O conflito em Cabo Delgado continua aceso e com necessidades humanitárias a agravarem-se para mais de um milhão de pessoas
Rebeldes no norte de Moçambique obrigaram uma criança a acompanhar a decapitação do pai, um exemplo dos traumas a que estão sujeitas as populações, descreveram hoje os Médicos sem Fronteiras, alertando para a falta de respostas de saúde mental.
“Havia um rapaz, hoje com 6 anos, que estava aparentemente a fugir com o pai, há uns anos, quando foram apanhados. O pai foi decapitado. Depois, deram a cabeça ao rapaz e ele esteve a fugir por três dias” pelo mato, carregando-a consigo, contou hoje Philip Aruna, dirigente regional dos Médicos Sem Fronteiras (MSF).

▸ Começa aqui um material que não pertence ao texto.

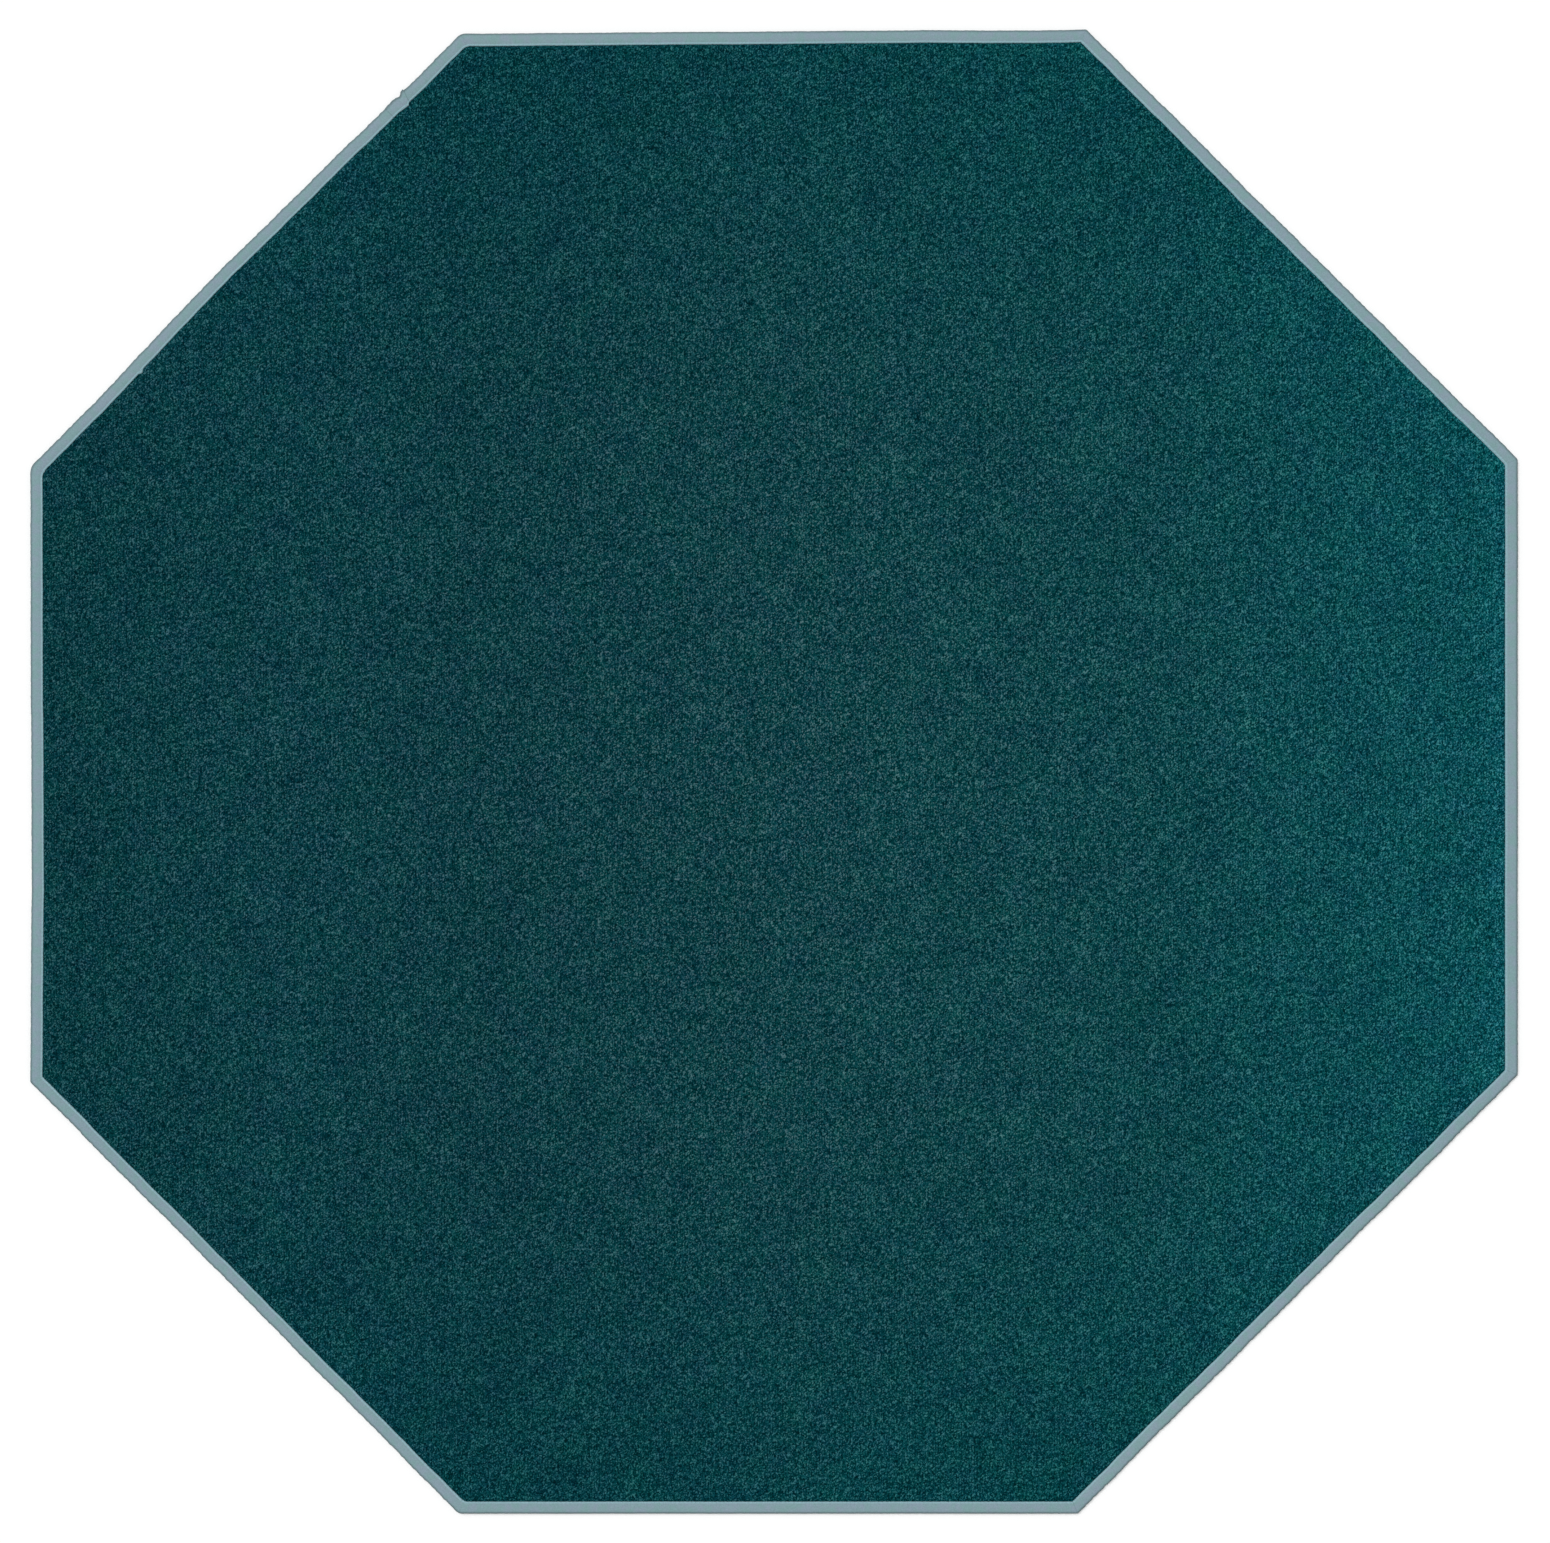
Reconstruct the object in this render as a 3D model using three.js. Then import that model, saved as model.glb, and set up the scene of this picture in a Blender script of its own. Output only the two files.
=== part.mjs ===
// An octagonal area rug: cut-pile tufted carpet, with a woven tape folded over its cut edge and sewn down.
// Millimetres, +Z up. The origin is under the middle of the rug, on the floor. The front is towards -Y.
import * as THREE from 'three';

// The cut outline, counter-clockwise seen from above. It was cut by hand, so no two sides are quite alike.
const CORNERS = [
  [914.5, -373],
  [914.5, 384],
  [384, 912.5],
  [-385.5, 907.5],
  [-914.5, 375],
  [-914.5, -382],
  [-388, -912.5],
  [373.5, -912.5],
].map(([x, y]) => new THREE.Vector2(x, y));
// The side that starts at each corner.
const SIDES = ['right', 'back_right', 'back', 'back_left', 'left', 'front_left', 'front', 'front_right'];

// The layers, from the floor up.
const SECONDARY_THICKNESS = 0.9;
const LATEX_THICKNESS = 1;
const PRIMARY_THICKNESS = 0.5;
const PILE_HEIGHT = 8.3;
const PILE_UNDER_TAPE = 2.3;
const LAYER_GAP = 0.1;

// The binding tape. It is folded over the edge, with a flap on top and a wider one underneath.
const TAPE_THICKNESS = 0.8;
const TAPE_TOP_FLAP = 16;
const TAPE_BOTTOM_FLAP = 18;
const TAPE_BEND = 2;
const FIT_GAP = 0.2;
const MITRE_GAP = 0.3;

// The carpet steps up over the bottom flap, and the pile stands up again beside the top flap.
const EDGE_INSET = 1.7;
const STEP_START = 24;
const STEP_END = TAPE_BOTTOM_FLAP + 1;
const PILE_FOOT = TAPE_TOP_FLAP + 0.4;
const PILE_SHOULDER = TAPE_TOP_FLAP + 2.5;
const PILE_LEVEL = TAPE_TOP_FLAP + 6;

// The end of the tape, lapped over its beginning near one end of the back left side.
const LAP_SIDE = SIDES.indexOf('back_left');
const LAP_LENGTH = 32;
const LAP_START = 99;
const LAP_CLIMB = 3;

// The row of lockstitch along the inner edge of each length of tape.
const THREAD_WIDTH = 0.9;
const THREAD_HEIGHT = 0.5;
const SEAM_INSET = 14.8;

const RIM_LIFT = TAPE_THICKNESS + FIT_GAP;
const LAP_LIFT = TAPE_THICKNESS + 2 * FIT_GAP;
const LATEX_BOTTOM = SECONDARY_THICKNESS + LAYER_GAP;
const PRIMARY_BOTTOM = LATEX_BOTTOM + LATEX_THICKNESS + LAYER_GAP;
const PILE_BOTTOM = PRIMARY_BOTTOM + PRIMARY_THICKNESS + LAYER_GAP;
const TAPE_TOP = RIM_LIFT + PILE_BOTTOM + PILE_UNDER_TAPE + FIT_GAP + TAPE_THICKNESS;

const COLOURS = {
  pile: 0x124147,
  cloth: 0xb3ab98,
  latex: 0x8f8b84,
  tape: 0x809da5,
  thread: 0x87a8b2,
};

function material(colour, roughness) {
  return new THREE.MeshStandardMaterial({ color: colour, roughness, metalness: 0 });
}

// How far a corner moves, along the line that halves its angle, for one millimetre of inset on both its sides.
function mitreAt(index) {
  const before = CORNERS[(index + 7) % 8];
  const here = CORNERS[index];
  const after = CORNERS[(index + 1) % 8];
  const inwardOf = (from, to) => new THREE.Vector2(from.y - to.y, to.x - from.x).normalize();
  const a = inwardOf(before, here);
  const b = inwardOf(here, after);
  return a.clone().add(b).divideScalar(1 + a.dot(b));
}

const MITRES = CORNERS.map((_, index) => mitreAt(index));

// A layer of carpet: a profile of [inset, z] points, closed on the middle of the rug, carried round all eight corners.
// It is turned as a lathe piece with eight sides, whose radius is the inset counted back from a round number, and
// each ring of eight points is then moved out to the corners of the real outline.
function layer(name, profile, surface) {
  const reach = 1000;
  const turned = profile.map(([inset, z]) => new THREE.Vector2(inset === null ? 0 : reach - inset, z));
  const geometry = new THREE.LatheGeometry(turned, 8);
  const place = geometry.getAttribute('position');
  for (let i = 0; i < place.count; i += 1) {
    const corner = Math.floor(i / turned.length) % 8;
    const [inset, z] = profile[i % turned.length];
    const spot = new THREE.Vector2();
    if (inset !== null) {
      spot.copy(CORNERS[corner]).addScaledVector(MITRES[corner], inset);
    }
    place.setXYZ(i, spot.x, spot.y, z);
  }
  geometry.computeVertexNormals();
  const mesh = new THREE.Mesh(geometry, surface);
  mesh.name = name;
  return mesh;
}

// A backing layer lies flat in the middle of the rug and steps up over the bottom flap of the tape.
function backing(name, bottom, thickness, surface) {
  const top = bottom + thickness;
  const profile = [
    [null, bottom],
    [STEP_START, bottom],
    [STEP_END, bottom + RIM_LIFT],
    [EDGE_INSET, bottom + RIM_LIFT],
    [EDGE_INSET, top + RIM_LIFT],
    [STEP_END, top + RIM_LIFT],
    [STEP_START, top],
    [null, top],
  ];
  return layer(name, profile, surface);
}

// The pile, pressed flat under the tape and standing at its full height inside it.
function pile() {
  const bottom = PILE_BOTTOM;
  const top = bottom + PILE_HEIGHT;
  const pressed = bottom + RIM_LIFT + PILE_UNDER_TAPE;
  const profile = [
    [null, bottom],
    [STEP_START, bottom],
    [STEP_END, bottom + RIM_LIFT],
    [EDGE_INSET, bottom + RIM_LIFT],
    [EDGE_INSET, pressed],
    [PILE_FOOT, pressed],
    [PILE_FOOT + 0.5, top - 2.5],
    [PILE_SHOULDER, top - 0.5],
    [PILE_LEVEL, top],
    [null, top],
  ];
  return layer('pile', profile, material(COLOURS.pile, 1));
}

// One side's length and directions, and the places where its two mitred ends lie.
function sideFrame(side) {
  const start = CORNERS[side];
  const end = CORNERS[(side + 1) % 8];
  const length = start.distanceTo(end);
  const along = end.clone().sub(start).divideScalar(length);
  const inward = new THREE.Vector2(-along.y, along.x);
  const first = { at: MITRE_GAP / 2, slope: MITRES[side].dot(along), lift: 0 };
  const last = { at: length - MITRE_GAP / 2, slope: MITRES[(side + 1) % 8].dot(along), lift: 0 };
  return { start, along, inward, first, last };
}

// A closed section in the plane of inset and z, run along one side from station to station. A station is a
// distance from the side's first corner, with the slant of its mitre and how far the section is lifted there.
function alongSide(name, side, section, surface, between = []) {
  const { start, along, inward, first, last } = sideFrame(side);
  const stations = [first, ...between, last];
  const steps = stations.length - 1;
  const geometry = new THREE.ExtrudeGeometry(section, { depth: steps, steps, bevelEnabled: false, curveSegments: 6 });
  const place = geometry.getAttribute('position');
  for (let i = 0; i < place.count; i += 1) {
    const inset = place.getX(i);
    const { at, slope, lift } = stations[Math.round(place.getZ(i))];
    const spot = start.clone().addScaledVector(along, at + slope * inset).addScaledVector(inward, inset);
    place.setXYZ(i, spot.x, spot.y, place.getY(i) + lift);
  }
  geometry.computeVertexNormals();
  const mesh = new THREE.Mesh(geometry, surface);
  mesh.name = name;
  return mesh;
}

// The tape's section: a long U lying on its side, round at the outer edge of the rug.
function tapeSection() {
  const inner = TAPE_BEND - TAPE_THICKNESS;
  const section = new THREE.Shape();
  section.moveTo(TAPE_BOTTOM_FLAP, 0);
  section.lineTo(TAPE_BOTTOM_FLAP, TAPE_THICKNESS);
  section.lineTo(TAPE_BEND, TAPE_THICKNESS);
  section.absarc(TAPE_BEND, TAPE_BEND, inner, -Math.PI / 2, Math.PI, true);
  section.lineTo(TAPE_THICKNESS, TAPE_TOP - TAPE_BEND);
  section.absarc(TAPE_BEND, TAPE_TOP - TAPE_BEND, inner, Math.PI, Math.PI / 2, true);
  section.lineTo(TAPE_TOP_FLAP, TAPE_TOP - TAPE_THICKNESS);
  section.lineTo(TAPE_TOP_FLAP, TAPE_TOP);
  section.lineTo(TAPE_BEND, TAPE_TOP);
  section.absarc(TAPE_BEND, TAPE_TOP - TAPE_BEND, TAPE_BEND, Math.PI / 2, Math.PI, false);
  section.lineTo(0, TAPE_BEND);
  section.absarc(TAPE_BEND, TAPE_BEND, TAPE_BEND, Math.PI, 1.5 * Math.PI, false);
  section.closePath();
  return section;
}

// The lapped end covers the top flap and the outer edge of the length under it, and stops just above the floor.
function lapSection() {
  const under = TAPE_BEND + FIT_GAP;
  const over = under + TAPE_THICKNESS;
  const level = TAPE_TOP - TAPE_BEND;
  const section = new THREE.Shape();
  section.moveTo(TAPE_TOP_FLAP, level + under);
  section.lineTo(TAPE_TOP_FLAP, level + over);
  section.lineTo(TAPE_BEND, level + over);
  section.absarc(TAPE_BEND, level, over, Math.PI / 2, Math.PI, false);
  section.lineTo(TAPE_BEND - over, TAPE_THICKNESS);
  section.lineTo(TAPE_BEND - under, TAPE_THICKNESS);
  section.lineTo(TAPE_BEND - under, level);
  section.absarc(TAPE_BEND, level, under, Math.PI, Math.PI / 2, true);
  section.closePath();
  return section;
}

// The thread lies on the tape as a low rounded bead.
function threadSection() {
  const foot = TAPE_TOP;
  const half = THREAD_WIDTH / 2;
  const section = new THREE.Shape();
  section.moveTo(SEAM_INSET - half, foot);
  section.lineTo(SEAM_INSET + half, foot);
  section.lineTo(SEAM_INSET + half / 2, foot + THREAD_HEIGHT);
  section.lineTo(SEAM_INSET - half / 2, foot + THREAD_HEIGHT);
  section.closePath();
  return section;
}

// The lapped end is square, so it is extruded in its own frame and then turned to stand along its side.
function bindingLap() {
  const { start, along, inward } = sideFrame(LAP_SIDE);
  const geometry = new THREE.ExtrudeGeometry(lapSection(), { depth: LAP_LENGTH, bevelEnabled: false, curveSegments: 6 });
  const mesh = new THREE.Mesh(geometry, material(COLOURS.tape, 0.9));
  const origin = start.clone().addScaledVector(along, LAP_START);
  const axes = [inward, along].map(({ x, y }) => new THREE.Vector3(x, y, 0));
  mesh.matrix.makeBasis(axes[0], new THREE.Vector3(0, 0, 1), axes[1]).setPosition(origin.x, origin.y, 0);
  mesh.matrix.decompose(mesh.position, mesh.quaternion, mesh.scale);
  mesh.name = 'binding_lap';
  return mesh;
}

const rug = new THREE.Group();

const cloth = material(COLOURS.cloth, 0.95);
rug.add(backing('secondary_backing', 0, SECONDARY_THICKNESS, cloth));
rug.add(backing('latex_layer', LATEX_BOTTOM, LATEX_THICKNESS, material(COLOURS.latex, 0.8)));
rug.add(backing('primary_backing', PRIMARY_BOTTOM, PRIMARY_THICKNESS, cloth.clone()));
rug.add(pile());

// The seam climbs onto the lapped end and comes down again after it.
const overLap = [
  { at: LAP_START - LAP_CLIMB, slope: 0, lift: 0 },
  { at: LAP_START - MITRE_GAP, slope: 0, lift: LAP_LIFT },
  { at: LAP_START + LAP_LENGTH + MITRE_GAP, slope: 0, lift: LAP_LIFT },
  { at: LAP_START + LAP_LENGTH + LAP_CLIMB, slope: 0, lift: 0 },
];
const tape = tapeSection();
const thread = threadSection();
SIDES.forEach((side, index) => {
  rug.add(alongSide(`binding_${side}`, index, tape, material(COLOURS.tape, 0.9)));
  const stations = index === LAP_SIDE ? overLap : [];
  rug.add(alongSide(`stitching_${side}`, index, thread, material(COLOURS.thread, 0.8), stations));
});
rug.add(bindingLap());

export default rug;
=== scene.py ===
import math

import bpy
import numpy as np
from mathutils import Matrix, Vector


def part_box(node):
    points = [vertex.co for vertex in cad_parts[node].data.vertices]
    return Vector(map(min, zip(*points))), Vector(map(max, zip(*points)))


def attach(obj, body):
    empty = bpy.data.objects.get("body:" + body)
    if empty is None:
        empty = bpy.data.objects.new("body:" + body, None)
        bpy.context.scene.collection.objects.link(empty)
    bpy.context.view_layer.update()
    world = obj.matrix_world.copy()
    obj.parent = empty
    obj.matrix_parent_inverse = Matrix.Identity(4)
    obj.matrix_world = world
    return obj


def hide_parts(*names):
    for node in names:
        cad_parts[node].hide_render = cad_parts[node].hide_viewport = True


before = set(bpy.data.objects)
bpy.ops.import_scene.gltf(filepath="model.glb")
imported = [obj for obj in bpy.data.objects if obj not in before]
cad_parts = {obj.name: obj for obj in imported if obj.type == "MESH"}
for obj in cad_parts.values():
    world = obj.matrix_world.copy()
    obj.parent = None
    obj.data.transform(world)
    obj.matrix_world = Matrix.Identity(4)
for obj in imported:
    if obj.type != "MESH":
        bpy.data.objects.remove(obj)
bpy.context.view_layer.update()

MM = 0.001
TURN = 2 * math.pi
random = np.random.default_rng(7)

SIDES = ("right", "back_right", "back", "back_left", "left", "front_left", "front", "front_right")
SIDE_COUNT = len(SIDES)

# ---------------------------------------------------------------- the outline, taken from the frame

TAPE_LOW, TAPE_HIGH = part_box("binding_right")
PILE_LOW, PILE_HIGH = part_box("pile")
LAP_LOW, LAP_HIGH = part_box("binding_lap")
EDGE_INSET = TAPE_HIGH.x - PILE_HIGH.x
TAPE_TOP = TAPE_HIGH.z
BOTTOM_FLAP = TAPE_HIGH.x - TAPE_LOW.x
TOP_FLAP = 16 * MM
TAPE_THICK = 0.8 * MM
SEAM_INSET = 14.8 * MM


def furthest_points(node):
    """The eight points of a flat node that lie furthest towards its eight corners."""
    points = np.array([v.co.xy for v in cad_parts[node].data.vertices])
    angles = np.radians(360 / SIDE_COUNT * (np.arange(SIDE_COUNT) - 0.5))
    towards = np.stack([np.cos(angles), np.sin(angles)])
    return points[np.argmax(points @ towards, axis=0)]


def side_lines(corners):
    """For each side, the unit vector along it, the one into the rug from it, and its length."""
    along = np.roll(corners, -1, axis=0) - corners
    length = np.linalg.norm(along, axis=1)
    along = along / length[:, None]
    return along, np.stack([-along[:, 1], along[:, 0]], axis=1), length


def mitres_of(corners):
    """How far each corner moves for one unit of inset on both its sides."""
    inward = side_lines(corners)[1]
    before = np.roll(inward, 1, axis=0)
    return (before + inward) / (1 + np.sum(before * inward, axis=1))[:, None]


RIM = furthest_points("pile")
MITRES = mitres_of(RIM)
CORNERS = RIM - MITRES * EDGE_INSET
ALONG, INWARD, LENGTH = side_lines(CORNERS)
# How far along its side each end of a line moves for one unit of inset.
START_SLANT = np.sum(MITRES * ALONG, axis=1)
END_SLANT = np.sum(np.roll(MITRES, -1, axis=0) * ALONG, axis=1)

# ---------------------------------------------------------------- how the hand-cut edge wanders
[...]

Passaram-se três dias “até se reunir com os membros da família”, detalhou, durante uma mesa-redonda ‘online’ para assinalar os dois anos sobre o ataque de insurgentes a Palma, o mais mediático desde o início da insurgência em Cabo Delgado, em 2017.
No evento, os MSF destacaram que o conflito continua aceso e com necessidades humanitárias a agravarem-se para mais de um milhão de pessoas.
O episódio que esta criança viveu serviu para realçar o estado grave da saúde mental da população, sem que haja cuidados à altura, um alerta feito por mais que uma vez durante o evento.
“Hoje, a criança tem 6 anos e imaginem o stress por que tem passado” depois daquele episódio, referiu Aruna.
Só que a situação é semelhante a outras relatadas à organização, sendo que metade dos afetados no conflito são crianças e jovens.
Atualmente, a criança está a ser acompanhada numa atividade dedicada a saúde mental que os MSF mantêm na região “e é muito importante acompanhar a sua recuperação”, referiu.
“Agora, começa a sorrir de novo, após várias sessões” de apoio, porque quando os médicos o observaram pela primeira vez, rejeitava interações com outras pessoas, acrescentou.
“Foi uma experiência traumática também para a equipa dos MSF, chocada com a história que é só um exemplo” do impacto do conflito na população do norte de Moçambique.
“A situação da saúde mental é crítica”, referiu Helena Cardellach, coordenadora de emergência dos MSF em Cabo Delgado.
Em Mocímboa da Praia, acompanhou pessoas que “não conseguiam falar” quando voltavam aos seus locais de origem, passados três anos, “por causa das experiências traumáticas que tiveram quando a vila foi atacada”, relatou.
“Isto mostra um pouco o cenário das necessidades” de pessoas levadas ao extremo, que agora sofrem de vários tipos de ansiedade e stress e que “nem sabem como vai ser o seu futuro” ou se poderão recomeçar as suas vidas, acrescentou.
Os MSF testemunham vidas de famílias – quase sempre com várias crianças - que têm passado os anos a fugir de um lado para outro, sempre em busca de um local seguro, mas, quando lá chegam, há novos ataques e voltam a estar em movimento.
A situação provoca um elevado “nível de stress” na população.
Os MSF dizem estar a dar algum apoio a nível de saúde mental de forma transversal a todas as suas atividades.
A província de Cabo Delgado enfrenta uma insurgência armada com alguns ataques reclamados pelo grupo extremista Estado Islâmico.
A insurgência levou a uma resposta militar desde julho de 2021 com apoio do Ruanda e da Comunidade de Desenvolvimento da África Austral (SADC), libertando distritos junto aos projetos de gás, mas surgiram novas vagas de ataques a sul da região e na vizinha província de Nampula.
O conflito já fez um milhão de deslocados, de acordo com o Alto Comissariado das Nações Unidas para os Refugiados (ACNUR), e cerca de 4.000 mortes, segundo o projeto de registo de conflitos ACLED.